[Extracted data start]
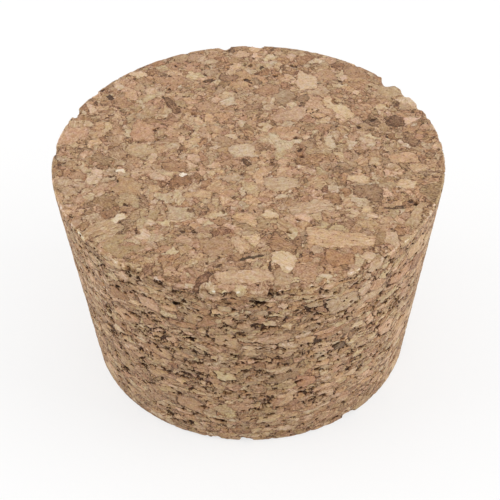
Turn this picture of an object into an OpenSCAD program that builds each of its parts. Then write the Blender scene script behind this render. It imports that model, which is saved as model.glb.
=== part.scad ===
// Tapered stopper of agglomerated cork: granules of cork pressed into a block with a binder,
// then ground to a plain cone. Granules that stood loose at the ground surface have broken
// out, and left bites in both rims and flat, angular pits in the side and in the ends.
// Millimetres, +Z up, origin at the centre of the small end.

/* [Stopper] */
// Diameter of the large end
large_d = 63.5; // [40:0.5:100]
// Diameter of the small end
small_d = 53.5; // [30:0.5:90]
// Height from the small end to the large end
stopper_h = 38.5; // [20:0.5:80]
// Width of the worn corner round the large end
large_edge = 0.3; // [0.1:0.05:1]
// Radius of the rounded lead-in round the small end
small_edge = 0.6; // [0.2:0.1:2]

/* [Granules] */
// Width of a small granule
granule_min = 0.8; // [0.6:0.1:2]
// Width of a large granule
granule_max = 2.2; // [1.8:0.1:6]
// Thickness of a granule as a share of its width, because the pressed granules lie flat
granule_flat = 0.34; // [0.25:0.01:0.8]
// Length of a granule into the cork as a share of its width
granule_long = 0.8; // [0.5:0.05:1]
// Most that a granule leans out of the level, in degrees
granule_lean = 14; // [0:1:30]

/* [Broken rims] */
// Number of small granules lost from the large rim, besides the bites
large_rim_chips = 46; // [0:1:60]
// Number of small granules lost from the small rim, besides the bites
small_rim_chips = 30; // [0:1:50]
// Depth of a small chip, from the side and from the end
chip_depth = 0.45; // [0.2:0.05:1]

/* [Pits] */
// Number of pits in the tapered side
side_pits = 150; // [0:1:200]
// Number of pits in the large end
large_end_pits = 6; // [0:1:30]
// Number of pits in the small end
small_end_pits = 8; // [0:1:30]
// Depth of the shallowest pit
pit_min = 0.4; // [0.2:0.05:0.6]
// Depth of the deepest pit
pit_max = 1.1; // [0.6:0.05:1.6]
// Most of a granule that lay under the surface, as a share, so that each pit is open
pit_share = 0.65; // [0.3:0.05:0.75]
// Width of the band next to each rim that the pits stay out of
pit_margin = 1.8; // [1:0.1:4]

/* [Scatter] */
// Seed of the scatter of chips and pits
seed = 21; // [1:1:99]

/* [Hidden] */

cork = "#b9926c";
golden_angle = 137.508;
cone_fn = 128;
corner_steps = 4;
corner_lean = 12;

large_r = large_d / 2;
small_r = small_d / 2;
taper = atan((large_r - small_r) / stopper_h);

// Larger bites: [angle from +X, width, reach in from the side, reach in from the end]
LARGE_RIM_BITES = [
    [8, 1.6, 0.4, 0.5],
    [19, 1.4, 0.4, 0.6],
    [24, 1.8, 0.7, 0.9],
    [32, 2.2, 0.8, 0.9],
    [40, 3.2, 1.6, 1.6],
    [86, 1.8, 0.8, 0.9],
    [97, 2.2, 1.1, 1.2],
    [145, 1.6, 0.6, 0.8],
    [156, 2.2, 1.2, 1.2],
    [175, 2.4, 0.9, 1.0],
    [236, 2.6, 0.7, 0.9],
    [239, 1.4, 0.9, 1.6],
    [258, 1.8, 0.6, 0.9],
    [265, 1.2, 0.6, 1.1],
    [276, 1.3, 1.0, 2.4],
    [284, 1.3, 0.7, 0.8],
    [307, 2.8, 0.5, 0.7]
];
SMALL_RIM_BITES = [
    [72, 2.0, 0.6, 0.8],
    [148, 1.8, 0.5, 0.7],
    [257, 1.6, 0.5, 0.6],
    [268, 2.4, 0.6, 0.8],
    [307, 2.6, 0.7, 1.0],
    [350, 1.8, 0.5, 0.7]
];

// Radius of the ground side at a height
function side_r(z) = small_r + z * tan(taper);

// A seeded list of numbers from lo to hi; salt keeps one list apart from the next
function scatter(lo, hi, count, salt) = rands(lo, hi, count, 100 * seed + salt);

// A point of the rounded small corner: share 0 is on the end, share 1 on the side
function corner_point(share) =
    let (a = -90 + share * (90 - taper))
    [
        small_r + small_edge * (tan(taper) - 1 / cos(taper) + cos(a)),
        small_edge * (1 + sin(a))
    ];

// The cone as it was ground, with a worn large rim and a rounded small one
module ground_cone() {
    rotate_extrude($fn = cone_fn)
        polygon(concat(
            [[0, 0]],
            [for (i = [0:corner_steps]) corner_point(i / corner_steps)],
            [
                [side_r(stopper_h - large_edge), stopper_h - large_edge],
                [large_r - large_edge, stopper_h],
                [0, stopper_h]
            ]
        ));
}

// One granule centred on the origin: a flat chunk, deep along X and wide along Y. A second
// chunk, turned half across it by `turn` and leaning by `lean`, breaks its corners off.
module granule(deep, wide, thick, turn, lean) {
    across = max(deep, wide);
    intersection() {
        cube([deep, wide, thick], center = true);
        rotate([lean < 0 ? lean - corner_lean : lean + corner_lean, 0, 45 + turn])
            cube([0.95 * across, 0.85 * across, 1.15 * thick], center = true);
    }
}

// Granules broken out along a rim, at the angles and sizes of a list of bites.
// end_z is the height of the end, and down is -1 where the cork lies below that end.
module rim_bites(bites, rim_r, end_z, down) {
    lean = scatter(-granule_lean, granule_lean, 2 * len(bites), 1);
    for (i = [0:len(bites) - 1])
        rotate(bites[i][0])
            translate([rim_r, 0, end_z])
                rotate([lean[2 * i], down * lean[2 * i + 1] / 2, lean[2 * i]])
                    granule(2 * bites[i][2], bites[i][1], 2 * bites[i][3], lean[2 * i + 1], 3 * lean[2 * i]);
}

// Small chips, evenly enough round a rim that no stretch of it is left sharp
function small_chips(count, salt) =
    let (
        at = scatter(-0.45, 0.45, count, salt),
        wide = scatter(granule_min, 0.6 * granule_max, count, salt + 1),
        bite = scatter(0.5, 1.1, 2 * count, salt + 2)
    )
    [
        for (i = [0:1:count - 1])
            [360 * (i + at[i]) / count, wide[i], chip_depth * bite[2 * i], chip_depth * bite[2 * i + 1]]
    ];

// Pits in the tapered side: a golden-angle spiral, shaken so that no row of it shows
module side_pit_granules() {
    low = pit_margin;
    high = stopper_h - pit_margin;
    wide = scatter(granule_min, granule_max, side_pits, 11);
    shake = scatter(-9, 9, side_pits, 12);
    sink = scatter(pit_min, pit_max, side_pits, 13);
    lean = scatter(-granule_lean, granule_lean, 2 * side_pits, 14);
    for (i = [0:1:side_pits - 1]) {
        z = low + (high - low) * (i + 0.5) / side_pits;
        deep = granule_long * wide[i];
        depth = min(sink[i], pit_share * deep);
        rotate(golden_angle * i + shake[i])
            translate([side_r(z) - depth + deep / 2, 0, z])
                rotate([lean[2 * i], lean[2 * i + 1], lean[2 * i]])
                    granule(deep, wide[i], granule_flat * wide[i], lean[2 * i + 1], 2 * lean[2 * i]);
    }
}

// Pits in an end of radius end_r, sunk from the height end_z; up is 1 where the end faces up
module end_pit_granules(count, end_r, end_z, up, salt) {
    wide = scatter(granule_min, 0.6 * granule_max, count, salt);
    shake = scatter(-25, 25, count, salt + 1);
    sink = scatter(pit_min, 0.7 * pit_max, count, salt + 2);
    lean = scatter(-granule_lean, granule_lean, 2 * count, salt + 3);
    narrow = scatter(0.5, 1, count, salt + 4);
    for (i = [0:1:count - 1]) {
        thick = 2 * granule_flat * wide[i];
        depth = min(sink[i], pit_share * thick);
        rotate(golden_angle * i + shake[i])
            translate([(end_r - pit_margin) * sqrt((i + 0.5) / count), 0, end_z + up * (thick / 2 - depth)])
                rotate([lean[2 * i], lean[2 * i + 1], 8 * lean[2 * i]])
                    granule(narrow[i] * granule_long * wide[i], wide[i], thick, lean[2 * i + 1], 2 * lean[2 * i]);
    }
}

// The stopper: the ground cone without the granules that have broken out
module stopper() {
    color(cork)
        difference() {
            ground_cone();
            rim_bites(LARGE_RIM_BITES, large_r, stopper_h, -1);
            rim_bites(SMALL_RIM_BITES, small_r, 0, 1);
            rim_bites(small_chips(large_rim_chips, 21), large_r, stopper_h, -1);
            rim_bites(small_chips(small_rim_chips, 31), small_r, 0, 1);
            side_pit_granules();
            end_pit_granules(large_end_pits, large_r, stopper_h, 1, 41);
            end_pit_granules(small_end_pits, small_r, 0, -1, 51);
        }
}

stopper();
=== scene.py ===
"""A tapered stopper of agglomerated cork on a white studio floor.

Granules of cork were pressed into a block with a binder, and the stopper was ground from it.
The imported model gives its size, and the bites and pits where granules have broken out. This
script makes it again with every granule at its own small height and the gaps between them
open, and gives each granule its own colour and grain. Lengths in a name that ends in _mm, and
all lengths inside a node tree, are millimetres. Everything else is metres.
"""

import collections
import math

import bmesh
import bpy
import numpy as np
from bpy.props import FloatProperty, FloatVectorProperty, IntProperty, PointerProperty
from mathutils import Matrix, Vector


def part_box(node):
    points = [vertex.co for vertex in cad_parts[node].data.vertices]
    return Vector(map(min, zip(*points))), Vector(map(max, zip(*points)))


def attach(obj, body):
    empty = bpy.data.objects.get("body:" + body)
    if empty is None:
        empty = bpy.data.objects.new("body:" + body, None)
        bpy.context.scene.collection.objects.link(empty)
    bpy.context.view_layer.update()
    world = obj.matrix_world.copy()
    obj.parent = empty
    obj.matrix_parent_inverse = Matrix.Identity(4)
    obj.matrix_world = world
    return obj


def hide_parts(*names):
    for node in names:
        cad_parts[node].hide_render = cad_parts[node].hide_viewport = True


bl_info = {
    "name": "Cork stopper",
    "version": (1, 0, 0),
    "blender": (4, 5, 0),
    "location": "View3D > Sidebar > Cork stopper",
    "description": "Makes a tapered stopper of agglomerated cork and its studio",
    "category": "Object",
}

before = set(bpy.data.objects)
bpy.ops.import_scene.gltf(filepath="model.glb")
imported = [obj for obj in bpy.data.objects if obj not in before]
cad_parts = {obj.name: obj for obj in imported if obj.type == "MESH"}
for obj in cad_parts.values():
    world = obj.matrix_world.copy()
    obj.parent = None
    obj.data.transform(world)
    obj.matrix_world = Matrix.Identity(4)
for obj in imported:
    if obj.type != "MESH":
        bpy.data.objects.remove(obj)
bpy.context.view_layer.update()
LOW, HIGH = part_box("stopper")

MM = 0.001
LARGE_RADIUS_MM = 31.75  # as ground, before the rim broke
SMALL_RADIUS_MM = 26.75
HEIGHT_MM = (HIGH.z - LOW.z) / MM

GROUND_PLACE = "ground_place"  # where a point lay on the ground surface, before its relief
BAKE_MAP = "OFBake"
PIECE = "cork_stopper"
HALF = (0.5, 0.5, 0.5)


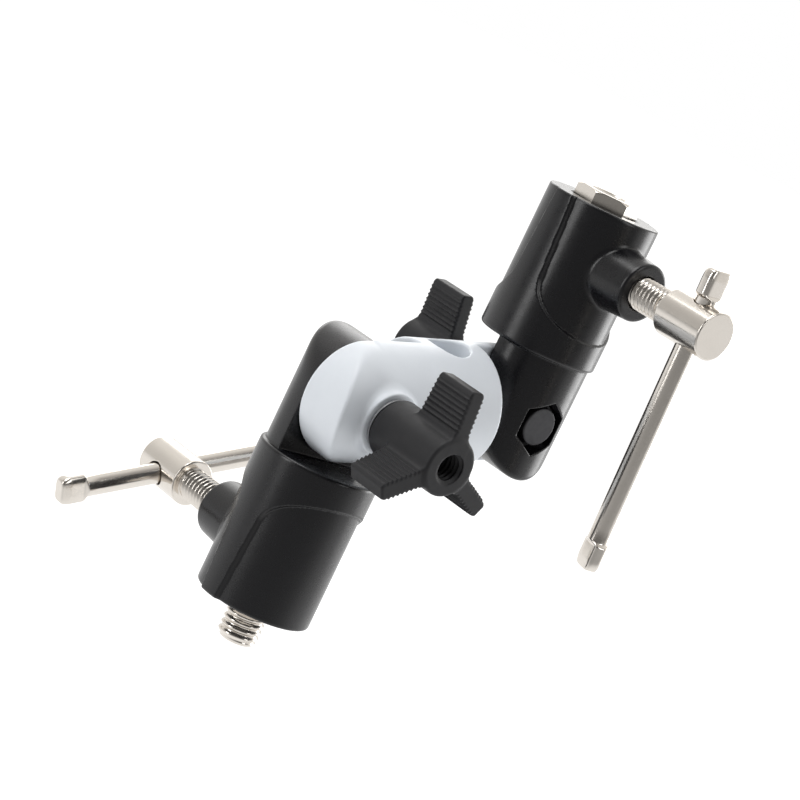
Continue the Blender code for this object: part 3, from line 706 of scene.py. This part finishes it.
[Extracted data end]
Task instructions: Give back exactly the lines from the line that has "that have broken out" to the line that has "points = [vertex.co", both included, and leave out all others.

Exercise response:
// The stopper: the ground cone without the granules that have broken out
module stopper() {
    color(cork)
        difference() {
            ground_cone();
            rim_bites(LARGE_RIM_BITES, large_r, stopper_h, -1);
            rim_bites(SMALL_RIM_BITES, small_r, 0, 1);
            rim_bites(small_chips(large_rim_chips, 21), large_r, stopper_h, -1);
            rim_bites(small_chips(small_rim_chips, 31), small_r, 0, 1);
            side_pit_granules();
            end_pit_granules(large_end_pits, large_r, stopper_h, 1, 41);
            end_pit_granules(small_end_pits, small_r, 0, -1, 51);
        }
}

stopper();
=== scene.py ===
"""A tapered stopper of agglomerated cork on a white studio floor.

Granules of cork were pressed into a block with a binder, and the stopper was ground from it.
The imported model gives its size, and the bites and pits where granules have broken out. This
script makes it again with every granule at its own small height and the gaps between them
open, and gives each granule its own colour and grain. Lengths in a name that ends in _mm, and
all lengths inside a node tree, are millimetres. Everything else is metres.
"""

import collections
import math

import bmesh
import bpy
import numpy as np
from bpy.props import FloatProperty, FloatVectorProperty, IntProperty, PointerProperty
from mathutils import Matrix, Vector


def part_box(node):
    points = [vertex.co for vertex in cad_parts[node].data.vertices]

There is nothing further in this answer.